Saloni Anand, Co-founder, Traya Health, speaks to IMPACT about how regional focus & offline centres are driving the brand’s 17% growth target

BY Antora Chakraborty
Published: Mar 16, 2026 11:46 AM 
‘Roots’ Before Rush

Q] What is Traya’s brand positioning right now? What’s something most competitors are still getting wrong that Traya is addressing in a different way?
Traya is built around efficacy, not positioning. In a category where marketing often runs ahead of product performance, the brand is defined by the results it delivers. Our focus on honesty and myth-busting comes from operating in a corrupted haircare space. Traya’s root-cause approach goes beyond hair products—with solutions for stress, sleep, and digestion. Nearly 20 per cent of our Ayurvedic supplements focus on gut health. The brand’s promise is reflected in the experience—from our hair test and customised kits to hair coaches and doctor consultations.

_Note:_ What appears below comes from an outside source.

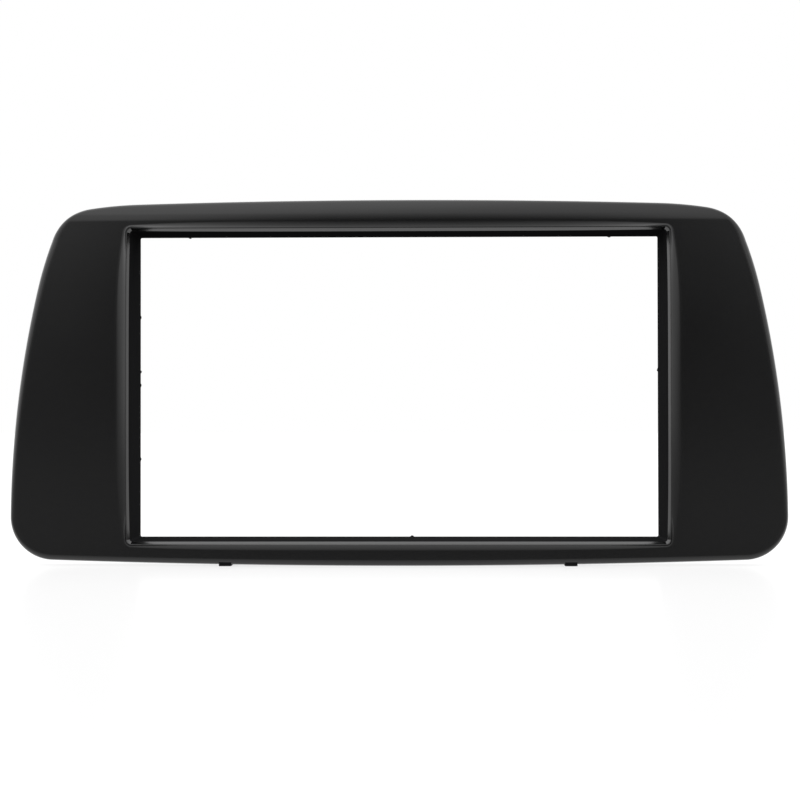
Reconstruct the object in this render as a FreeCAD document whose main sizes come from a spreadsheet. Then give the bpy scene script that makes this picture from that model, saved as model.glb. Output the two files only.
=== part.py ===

Q] How are you marketing this thinking to consumers and what share of your budget currently goes into AdEx?
We spend about 2–3 per cent on advertising; we are not an acquisition-heavy brand. Nearly 70 per cent of our monthly revenue comes from retention—customers who first tried Traya four years ago and continue to stay with us. While strategies may evolve, our model today is not acquisition-led. When we do acquire customers, the approach is education-led. Hair loss is a high-involvement but low-trust category—people care deeply about it, have researched everything, yet often believe nothing works. The first step, therefore, is helping them believe that hair loss can be reversed and that Traya can offer the right solution. That makes our approach science-led. Logical reasoning and honesty have worked for us. We were the first to say results take five to six months, and that users should start only if they are committed. That honesty, rooted in the right intent, has become our strongest marketing strategy.

Q] Your recent campaigns have consistently featured Rajkummar Rao. What did that association unlock for Traya? Was there a particular personality trait that aligned with the brand, and what kind of KPIs or ROI have you seen from the partnership?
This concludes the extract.